As the following chapters in many instances attempt to show, the collectivist and interventionist means chosen by the advocates of such policies are inconsistent or contrary to the attainment of most of the publicly stated goals that they insist their policies are meant to achieve; for instance, higher standards of living for more if not all the members of society, greater opportunities for personal achievement and betterment in everyday life, and enhanced respect for the dignity and diversity of humanity through greater equality and justice for all in the arenas of association and exchange.
By the benchmarks of those stated goals and desires, the Austrian economists, in my judgment, have effectively demonstrated that the open and competitive free-market process is the most successful institutional and policy setting.
It is for that reason, in my view, that as economists per se the Austrians have widely proposed that the free-market economy is the most desirable institutional framework for a society that values both freedom and prosperity in the widest sense.
Austrian Economists and the Case for Liberty
At the same time, it is also the case that most members of the Austrian school — with a few notable exceptions — have generally viewed themselves as “liberals” in the nineteenth-century sense of the term, meaning advocates of a political philosophy of individual liberty, economic freedom, and constitutionally limited government under the impartial rule of law. Some of them have philosophically justified their defense of human liberty and free markets on the basis of natural rights. Others have argued the case for personal freedom and the market economy on utilitarian or consequentialist grounds.
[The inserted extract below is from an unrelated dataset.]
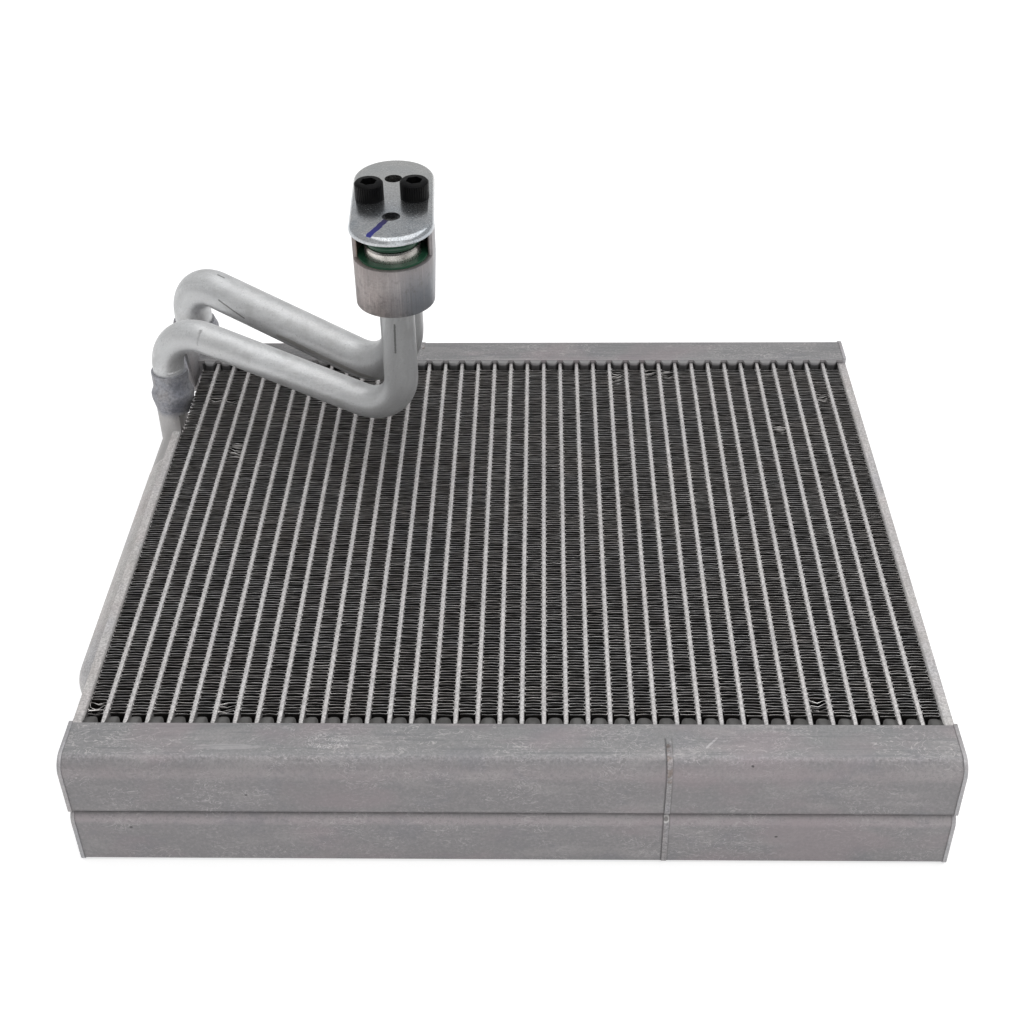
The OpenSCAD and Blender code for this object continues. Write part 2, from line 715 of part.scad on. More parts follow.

But as much as Austrians may personally value and cherish a society of free persons possessing the liberty to live their lives as they choose in peaceful and voluntary association with others, they argue — indeed, insist — that their economic theory and analysis of human action and the market process stands on its own, and still would even if the economic analyst held radically different social and political values. The laws of economics, rightly understood, are independent of personal judgment and desire.